Respondents complained about poor parts availability and high parts prices for Airshow products, but some said prices have eased down and support has improved since Rockwell Collins bought the product line. Others complained that their older Airshow equipment has become outdated or obsolete, with one pilot writing that the difficulty in obtaining parts will cause his operation “to seriously shop around for other options.”
The bottom three finishers on this year’s survey each are experiencing product support difficulties that won’t be easy to cure. Verizon is shutting down the MagnaStar air-to-ground phone service by the end of next year, meaning there’s little incentive for the parties involved to continue supporting that product line. Meggitt/S-Tec has undergone management shakeups as it focuses on the introduction of the Alliant cockpit upgrade through a partnership with Avidyne, but the company hasn’t made product support a focus of its initiatives.

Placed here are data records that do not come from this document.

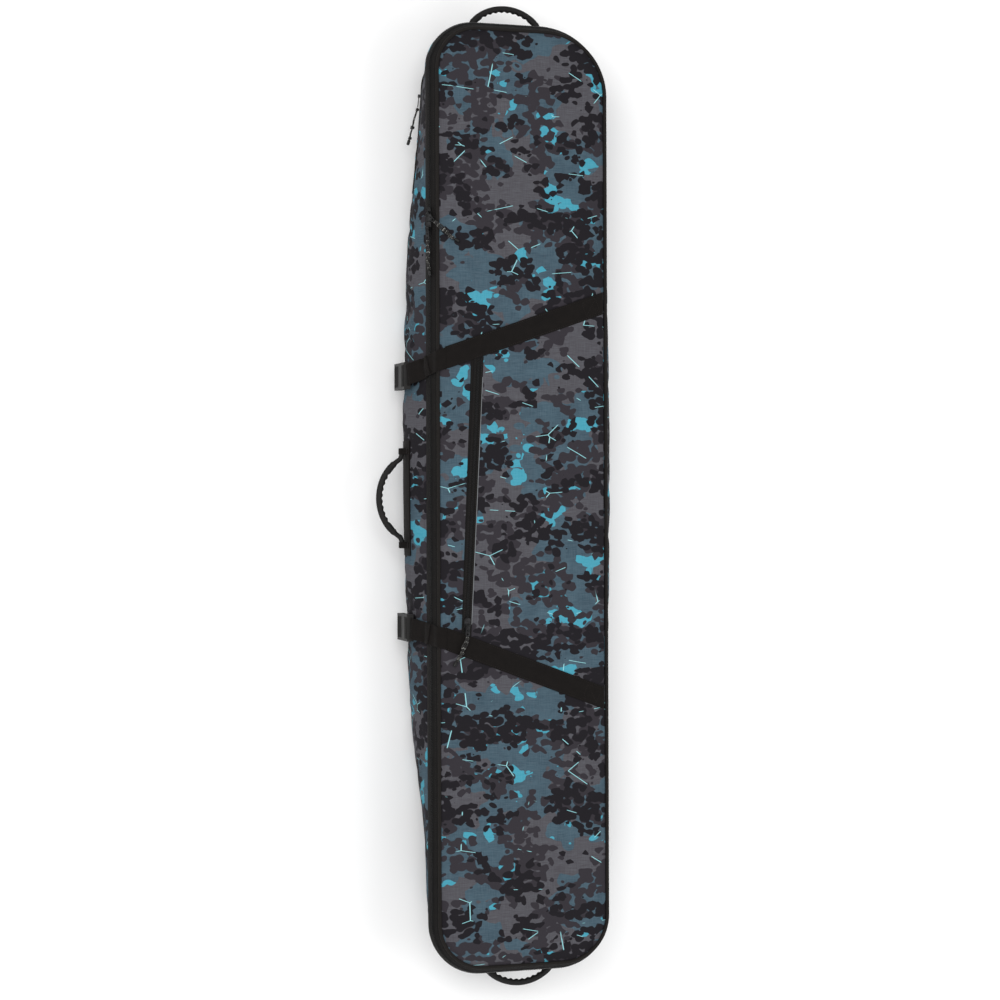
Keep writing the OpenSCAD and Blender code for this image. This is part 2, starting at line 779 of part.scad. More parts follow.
// Angles that lay each slider on its own chain
band_tilt = 32.7;
side_wall_x = -hw - wall_off(side_slider_y, -1, 0, side_zip_z);
side_tilt = -12.3;
side_turn = -6;
upper_spin = 45;
pocket_turn = -atan(
    (pocket_zip_top[0] - pocket_zip_bottom[0]) / (pocket_zip_top[1] - pocket_zip_bottom[1])
);
pocket_slider_z = depth + crown + 0.6;

module at_chain(y) {
    translate([chain_x, y, chain_z]) rotate([0, band_tilt - 90, 0]) children();
}

module at_side_chain() {
    translate([side_wall_x - side_zip_tape[0], side_slider_y, side_zip_z])
        rotate([0, 0, side_turn]) rotate([0, side_tilt - 90, 0]) children();
}

module at_pocket_chain() {
    translate([pocket_zip_x(pocket_slider_y), pocket_slider_y, pocket_slider_z])
        rotate([0, 0, pocket_turn]) children();
}

module upper_slider() { at_chain(upper_slider_y) mirror([0, 1, 0]) slider_body(-upper_spin); }
module lower_slider() { at_chain(lower_slider_y) slider_body(0); }
module side_slider() { at_side_chain() slider_body(0); }
module pocket_slider() { at_pocket_chain() slider_body(0); }

module upper_puller() { at_chain(upper_slider_y) puller_body(upper_spin); }
module lower_puller() { at_chain(lower_slider_y) puller_body(0); }
module side_puller() { at_side_chain() puller_body(0); }
module pocket_puller() { at_pocket_chain() puller_body(0); }

// Pull cords, each from its puller's end to its toggle
upper_cord_path = [
    [-164.6, 490.6, 173.4], [-160, 486, 176], [-155, 482, 177], [-150, 478, 177], [-145, 474, 177],
    [-141, 470, 177], [-137, 466, 177], [-133, 463, 177], [-129, 461, 177]
];
lower_cord_path = [
    [-173.8, 458.9, 160.4], [-174, 453, 160], [-174, 447, 160], [-173, 441, 160], [-172, 435, 160],
    [-173, 429, 160], [-174, 423, 160], [-173, 417, 160], [-172, 411, 160], [-171, 405, 161]
];
side_cord_path = [
    [-164.3, 711.9, 58.6], [-165, 707, 58], [-167, 701, 58], [-169, 695, 58], [-171, 689, 58],
    [-172, 683, 58], [-174, 677, 58], [-175, 671, 58], [-177, 665, 58], [-178, 659, 58], [-180, 653, 58]
];
pocket_cord_path = [
    [-109, -247.5, 181.8], [-110, -253, 182], [-112, -259, 182], [-115, -264, 182], [-117, -270, 182],
    [-119, -276, 182], [-122, -281, 181], [-125, -286, 180], [-128, -291, 179]
];
toggle_l = 10;
toggle_r = 2.8;
toggle_gap = 0.1;

module pull_cord(path) {
    color(black) tube(path, cord_r, 8);
}

module pull_toggle(path) {
    last = len(path) - 1;
    along = unit(path[last] - path[last - 1]);
    color(black) translate(path[last] + along * toggle_gap)
        rotate([0, acos(along[2]), atan2(along[1], along[0])]) cylinder(h = toggle_l, r = toggle_r);
}

module upper_pull_cord() { pull_cord(upper_cord_path); }
module lower_pull_cord() { pull_cord(lower_cord_path); }
module side_pull_cord() { pull_cord(side_cord_path); }
module pocket_pull_cord() { pull_cord(pocket_cord_path); }
module upper_pull_toggle() { pull_toggle(upper_cord_path); }
module lower_pull_toggle() { pull_toggle(lower_cord_path); }
module side_pull_toggle() { pull_toggle(side_cord_path); }
module pocket_pull_toggle() { pull_toggle(pocket_cord_path); }

back_panel();
back_foam();
shell_lining();
back_piping();
left_gusset();
right_gusset();
top_gusset();
bottom_gusset();
left_foam();
right_foam();
top_foam();
bottom_foam();
shell_zip_tape();
shell_zip_coil();
side_pocket_zip();
side_handle_base();
top_handle_base();
bottom_handle_base();
upper_anchor_strap();
lower_anchor_strap();
upper_female_buckle();
lower_female_buckle();
front_panel();
front_foam();
front_lining();
front_piping();
lid_zip_tape();
lid_zip_coil();
pocket_panel();
pocket_zip();
pocket_bag();
upper_strap();
lower_strap();
upper_strap_drop();
lower_strap_drop();
upper_male_buckle();
lower_male_buckle();
upper_latch_top();
upper_latch_bottom();
lower_latch_top();
lower_latch_bottom();
upper_slider();
lower_slider();
side_slider();
pocket_slider();
upper_puller();
lower_puller();
side_puller();
pocket_puller();
upper_pull_cord();
lower_pull_cord();
side_pull_cord();
pocket_pull_cord();
upper_pull_toggle();
lower_pull_toggle();
side_pull_toggle();
pocket_pull_toggle();
side_handle_grip();
top_handle_grip();
bottom_handle_grip();
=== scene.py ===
import math
import random

import bpy
import numpy as np
from mathutils import Matrix, Vector


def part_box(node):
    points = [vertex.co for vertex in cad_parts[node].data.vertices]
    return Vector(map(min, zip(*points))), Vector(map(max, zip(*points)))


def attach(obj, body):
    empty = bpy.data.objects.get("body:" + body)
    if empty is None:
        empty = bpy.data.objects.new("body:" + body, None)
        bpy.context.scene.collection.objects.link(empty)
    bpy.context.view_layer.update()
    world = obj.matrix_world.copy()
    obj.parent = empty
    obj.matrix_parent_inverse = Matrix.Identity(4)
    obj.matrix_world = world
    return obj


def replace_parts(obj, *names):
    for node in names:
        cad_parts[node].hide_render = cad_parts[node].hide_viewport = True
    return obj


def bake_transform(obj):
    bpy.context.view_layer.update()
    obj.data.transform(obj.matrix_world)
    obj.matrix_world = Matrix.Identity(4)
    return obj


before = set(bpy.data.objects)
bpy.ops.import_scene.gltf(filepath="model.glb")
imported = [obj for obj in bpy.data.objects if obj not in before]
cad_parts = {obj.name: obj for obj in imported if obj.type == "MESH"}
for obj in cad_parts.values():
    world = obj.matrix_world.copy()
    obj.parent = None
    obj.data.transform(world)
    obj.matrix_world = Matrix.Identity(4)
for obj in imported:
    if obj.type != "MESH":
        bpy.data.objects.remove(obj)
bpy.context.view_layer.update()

MM = 0.001

# ---- Sizes in millimetres, read from the frame where a CAD node holds them ----


def box_mm(node):
    """The lowest and highest corner of a CAD node, in millimetres."""
    low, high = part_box(node)
    return low / MM, high / MM


PIPING_R = 3.2
PIPING_DROP = 0.5
seam_high = box_mm("front_piping")[1]
HALF_W = seam_high.x - PIPING_R
HALF_L = seam_high.y - PIPING_R
DEPTH = seam_high.z - PIPING_R + PIPING_DROP
CROWN = 5
R_TOP_ZIP, R_TOP_HINGE, R_BOTTOM = 75, 112, 82
BAND_DROP, CHAIN_DROP, TAPE_TOP_DROP = 26, 13, 4.2
BAND_Z = DEPTH - BAND_DROP
CHAIN_Z = DEPTH - CHAIN_DROP
SEWN_ANGLE = 30
BULGE_ZIP, BULGE_HINGE, BULGE_END, FLARE = 29, 26, 6, 15
HINGE_FLARE_CUT = 0.45
SWELL_MID, SWELL_REACH = 60, 646
TUCK_BOTTOM, TUCK_BOTTOM_FROM = 40, 400
TUCK_TOP, TUCK_TOP_FROM = 24, 500
WEB_W = 38
WEB_T = 1.6
WALL_T, LID_T, LINING_T = 6.6, 6.0, 1.0
WEB_GAP = 0.25  # between sewn webbing and the wall behind it
WALL_HINGE_Z = DEPTH - 10.8
BACK_PIPING_R = 3

# ---- The bag's surfaces ----


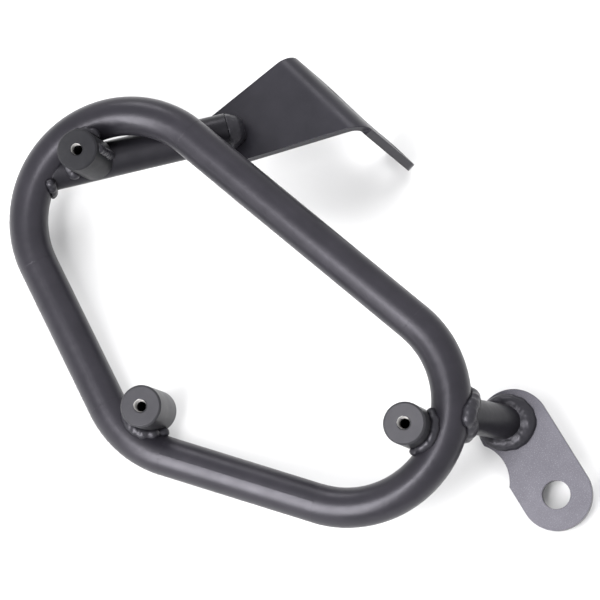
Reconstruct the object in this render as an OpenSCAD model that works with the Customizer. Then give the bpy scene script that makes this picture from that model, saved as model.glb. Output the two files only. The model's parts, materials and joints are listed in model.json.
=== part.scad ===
// Side carrier for hard luggage on a motorbike: a closed loop of bent tube with three threaded
// bosses, a folded bracket on a tube arm at one end, and a bolted tab on a stub at the other.
// The loop stands upright in an XZ plane, +Z up, with the bosses on its outboard side at -Y.
// The origin is the centre of the tab's bolt hole, on the tab's outboard face.

/* [Loop] */
// Outside diameter of the loop tube
tube_d = 18; // [16:0.5:21]
// Wall thickness of all tubes
tube_wall = 2; // [1.2:0.1:3]
// Width of the loop over the outside of its tube
loop_w = 248; // [225:1:300]
// Height of the loop over the outside of its tube
loop_h = 139.5; // [130:0.5:165]
// Centreline radius of the three bends
bend_r = 46.5; // [40:0.5:52]

/* [Bosses] */
// Outside diameter of the threaded bosses
boss_d = 19; // [16:0.5:22]
// Distance of the boss faces from the middle plane of the loop
boss_face = 22.5; // [14:0.5:35]
// Distance that the bosses reach behind the middle plane of the loop
boss_tail = 2.5; // [0:0.5:5]
// Distance of the end bosses' axes inside the centreline of the bends
boss_inset = 14.5; // [13:0.5:16.5]
// Distance of the lower boss's axis above the centreline of the lower bend
low_boss_inset = 15.9; // [13:0.1:17]
// Angle of the end bosses' axes above the centres of the end bends
boss_angle = 19; // [5:1:35]
// Sideways place of the lower boss from the middle of the loop
low_boss_shift = 0.8; // [-3:0.1:3]
// Diameter of the tapped hole
tap_d = 5; // [4:0.1:7]
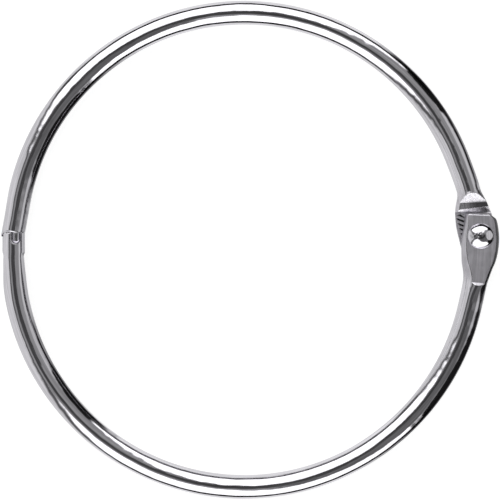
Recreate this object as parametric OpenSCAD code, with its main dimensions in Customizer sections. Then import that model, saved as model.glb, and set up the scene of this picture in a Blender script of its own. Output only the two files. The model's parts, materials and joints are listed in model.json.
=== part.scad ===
// Hinged loose-leaf binder ring: two half rings of round steel wire, lapped and riveted at one
// side and closed by a blade in a slot at the other. All sizes are in millimetres.
// The ring lies flat in XY, with the wire's middle at Z 0 and the origin at the ring's centre.

/* [Wire and ring] */
// Diameter of the wire that both halves are bent from
wire_d = 4; // [3.4:0.1:4.8]
// Inside width of the closed ring, from the closure to the lower half's far side
inside_w = 73.7; // [50:0.1:100]
// How much taller than wide the inside of the closed ring is
extra_h = 2; // [1:0.1:4]
// How much tighter the upper half is bent than the lower half, on the radius
upper_tightness = 0.4; // [0:0.05:0.8]

/* [Hinge lap] */
// Height of the rivet above the ring's centre
rivet_rise = 2.1; // [0:0.1:4]
// Greatest width of a flattened lap
lap_w = 6.35; // [5.8:0.05:7.2]
// Distance from the rivet at which a lap is widest, towards its bend
lap_peak = 0.5; // [0:0.1:1]
// Distance from the rivet at which the flattened sides run back into the round wire
flare_len = 7.4; // [6.8:0.1:8]
// Length of the cone that blends the flattened sides into the round wire
neck_len = 1.6; // [0.6:0.2:2]
// How deep the outer face of a lap is pressed below the wire's crown
face_press = 0.24; // [0.1:0.02:0.4]
// Distance from the rivet at which the pressed outer face ends
face_len = 7.85; // [7.5:0.05:9]
// Length of the little ramp that ends the pressed outer face
face_ramp = 0.35; // [0.2:0.05:0.8]
// Straight wire left between the pressed face and the bend
lap_spare = 0.15; // [0.1:0.05:1]
// Running gap between the two laps
lap_gap = 0.06; // [0.04:0.01:0.1]
// How far the upper half's lap sits inwards of the rivet
tongue_inset = 0.3; // [0:0.05:0.4]

/* [Lap ends and shoulders] */
// Distance from the rivet to the flat end of a lap
tip_len = 3.75; // [3.3:0.05:3.9]
// Radius that the lower half's lap end swings in
plate_tip_r = 4.05; // [3.6:0.05:4.1]
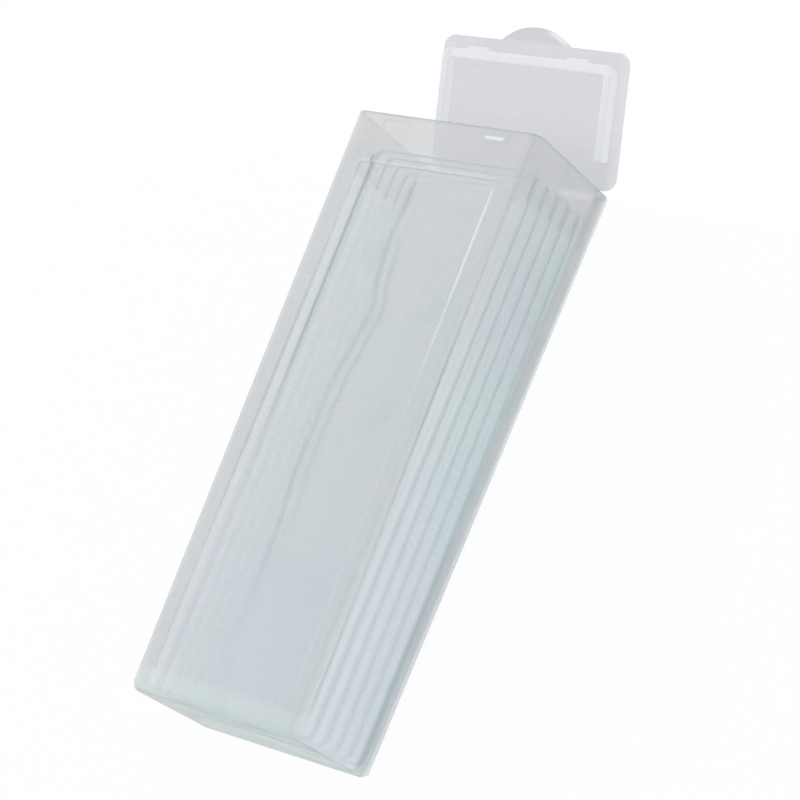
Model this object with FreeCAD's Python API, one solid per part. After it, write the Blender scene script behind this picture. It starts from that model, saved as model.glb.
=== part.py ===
import FreeCAD, Part
import math
import os

# Slide mailer: a tapered box and flip lid moulded in one piece of polypropylene, joined by a thin
# living hinge, with five glass microscope slides in its slots.
#
# Each piece is modelled in the moulding frame: X is the width, Y the depth with the front at -Y and
# the hinged back at +Y, and Z runs from the closed end at 0 up to the rim. The whole is then laid
# on its back wall. In the frame of the finished part the back wall's outer face lies on Z = 0 with
# its centre at the origin, +Y runs towards the mouth, and the front wall is on top.

# Driving dimensions, in millimetres and degrees. The box is sized from the slides it holds: the
# spaces beside, before and behind them are those at the closed end, and the draft adds to them.
slide_length = 76.0
slide_width = 26.0
slide_thickness = 1.0
slide_corner_radius = 1.2
slide_edge_chamfer = 0.12
slide_count = 5
slide_seat_gap = 0.03
slide_side_clearance = 0.1
slide_mouth_drop = 3.12

draft_angle = 0.68
wall = 0.9
end_wall = 1.15
corner_radius = 1.6
end_edge_radius = 1.2
inner_end_radius = 0.6
rim_edge_radius = 0.2

slot_slack = 0.42
front_space = 2.54
back_space = 0.36
rib_thickness = 1.3
rib_grip = 1.7
rib_top_drop = 6.5
rib_lead_in = 2.5
rib_tip_radius = 0.35

panel_side_margin = 3.0
panel_end_margin = 3.2
panel_mouth_margin = 7.0
panel_depth = 0.3
panel_end_angle = 10.0
panel_corner_radius = 0.8
panel_rim_radius = 0.15

hinge_inset = 0.38
hinge_rim_drop = 0.01
hinge_side_margin = 2.25
hinge_slot_clearance = 0.3
web_thickness = 0.3
web_land_drop = 0.22
web_land_thickness = 0.5
back_chamfer_height = 1.0

lid_opening = 64.8
lid_thickness = 0.9
lid_hinge_gap = 0.985
lid_rim_gap = 0.03
lid_front_overhang = 0.21
lid_corner_radius = 1.8
lid_edge_radius = 0.2
tab_reach = 2.07
tab_radius = 8.1
tab_root_radius = 0.8

skirt_height = 1.7
skirt_thickness = 1.3
skirt_side_clearance = 0.15
skirt_front_clearance = 0.58
skirt_hinge_margin = 3.65
skirt_corner_radius = 1.6
skirt_tip_radius = 0.25

snap_side_inset = 5.8
snap_root_width = 4.0
snap_tip_width = 3.0
snap_height = 0.8
snap_tip_margin = 0.12
snap_wall_gap = 0.15
snap_lead_in = 0.35
snap_pocket_depth = 0.45
snap_pocket_clearance = 0.1

side_bump_length = 1.5
side_bump_height = 1.1
side_bump_reach = 0.08
side_bump_end_margin = 0.2

# Sizes that follow from them.
V = FreeCAD.Vector
taper = math.tan(math.radians(draft_angle))
slot_width = slide_thickness + slot_slack
slot_pitch = slot_width + rib_thickness
box_length = end_wall + slide_seat_gap + slide_length + slide_mouth_drop
closed_end_width = slide_width + 2 * (slide_side_clearance + wall)
closed_end_depth = (
    wall + front_space + slide_count * slot_pitch - rib_thickness + back_space + wall
)
mouth_width = closed_end_width + 2 * box_length * taper
mouth_depth = closed_end_depth + 2 * box_length * taper
hinge_width = mouth_width - 2 * hinge_side_margin
rim_back_y = mouth_depth / 2
rim_front_y = -mouth_depth / 2
lid_back_y = rim_back_y - hinge_inset - lid_hinge_gap
lid_front_y = rim_front_y - lid_front_overhang
lid_inner_z = box_length + lid_rim_gap
hinge_axis = V(0, rim_back_y - hinge_inset, box_length - hinge_rim_drop)
web_land_z = box_length - web_land_drop
skirt_front_y = rim_front_y + wall + skirt_front_clearance
skirt_side_x = mouth_width / 2 - wall - skirt_side_clearance
skirt_low_z = lid_inner_z - skirt_height
snap_x = skirt_side_x - snap_side_inset
snap_low_z = skirt_low_z + snap_tip_margin
overlap = 1.0


def half_width(z):
    """Half the box's outer width at height z."""
    return closed_end_width / 2 + z * taper


def half_depth(z):
    """Half the box's outer depth at height z."""
    return closed_end_depth / 2 + z * taper


def polygon(points):
    """Flat face through the points, taken in order."""
    return Part.Face(Part.makePolygon(list(points) + [points[0]]))


def prism_along_x(outline, x_start, x_end):
    """Solid with a (y, z) outline, running from x_start to x_end."""
    return polygon([V(x_start, y, z) for y, z in outline]).extrude(V(x_end - x_start, 0, 0))


def box_between(low, high):
    """Rectangular block between two opposite corners."""
    size = high - low
    return Part.makeBox(size.x, size.y, size.z, low)


def edges_along(shape, direction):
    """The shape's edges that run along a unit direction, to within 25 degrees."""
    chosen = []
    for edge in shape.Edges:
        run = edge.Vertexes[-1].Point - edge.Vertexes[0].Point
        if abs(run.dot(direction)) > 0.9 * run.Length > 0:
            chosen.append(edge)
    return chosen


def upright_edges(shape, y_below=math.inf):
    """The shape's edges that run along its height, those in front of y_below."""
    return [e for e in edges_along(shape, V(0, 0, 1)) if e.Vertexes[0].Y < y_below]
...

Last-place finisher Thales has made a real effort to enhance its support for its airline customers (it opened a state-of-the-art support center in Seattle recently), but the improvements have yet to be felt by corporate operators. Parts availability has been a particular headache, with a maintenance tech for a major East Coast corporate operator that flies a pair of Challenger 604s and a pair of Global Express XRSes complaining Thales support is “nonexistent. Call France.”
This year’s survey was devised by AIN’s editors and designed and administered by Newtown, Conn.-based Forecast International in full collaboration with AIN. The
results from the aircraft portion ran last month and those from the engine portion will run next month.